There is plenty of action with Gods, there is plenty of action in battle, but what has to be commended is making an area of politics I find boring in fantasy very interesting. Economics. Or, the Ministry of Finance. Often in fantasy, you do not see much elaboration of a role like this. In it, when Foolish Cur becomes the Minister of Trade and Finance in the city of An-Zabat, he has to oversee a lot of decisions but he also realises that most of his decisions make no impact when the older bureaucracy don’t want him to reform the already deteriorating situation that is happening within the city. At other points, there are many so interesting characters in this novel. But for most of them, I didn’t feel too attached to them as I would have wanted. They were there as well rounded-developed characters, but sometimes I felt the narrator was too distant from them sometimes.

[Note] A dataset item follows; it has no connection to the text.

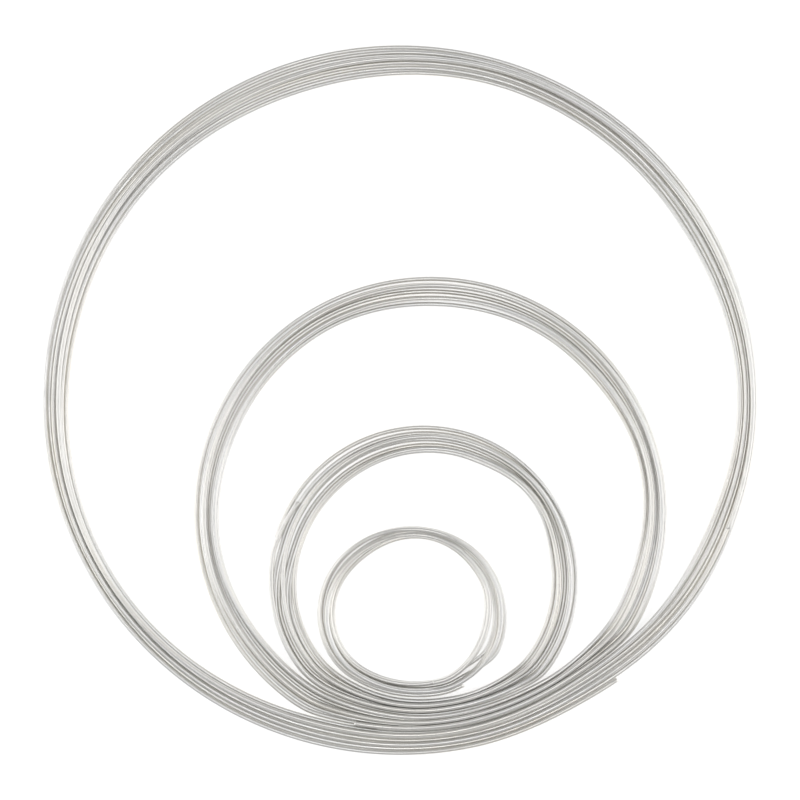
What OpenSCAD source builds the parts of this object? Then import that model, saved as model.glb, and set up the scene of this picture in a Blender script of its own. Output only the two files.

I found an example to colonialism, and one subject I studied was French Colonialism at University, and the conclusion I can draw from that is there was no doubt good-intentioned French Colonial Governors that wanted to make things better for the Algerians and the Senegalese subjects that were considered ‘citizens’ of France. But the bureaucracy that wanted corruption to fester often stopped them. For example, An-Zabat, the Sienese occupation of An-Zabat is divided into Siennese Settlers and An-Zabti Subjects. The Siennese settlers lived in absolute luxury and diverted wealth from the city’s people to the pockets of their merchants. In the same way, in French Colonial Algeria, the European settlers were at the top of the food chain and the Algerians were at the bottom. Many of the An-Zabti people are forced to live in slums, even rocky areas, I imagine. This has already developed a powerful breed of resentment of An-Zabti people, although I would have wanted the author to show those Pro-Sien An-Zabti people that do work with the Sienese occupiers show just how hypocritical it was. And Foolish Cur has to deal with these in a situation of scenarios.

The last part I will note is that I enjoyed the mixing of East Asian Culture with Middle East influences. Trade between the Medieval Islamic World and China often bloomed through the Silk Road, and the Indian Ocean, which included South-East Asia. What I see is a sort of Medieval European World that is mixed with Medieval China/Korea and incorporating perhaps the Sultanate of Zanzibar in the end? I often prefer fantasy that expands from the realm of Medieval Europe and explores the bigger world, because there is history out there that is under-neglected and ignored. So I appreciate the fact the author made me go through the city streets of An-Zabti, through the bazaars, and I got to see camels in this book. Camels. We need more camels in fantasy.

Overall, the book was well written, well-paced, and thoroughly enjoyable to read. I loved it. Fantastic writing, and it’s a 10/10 from me.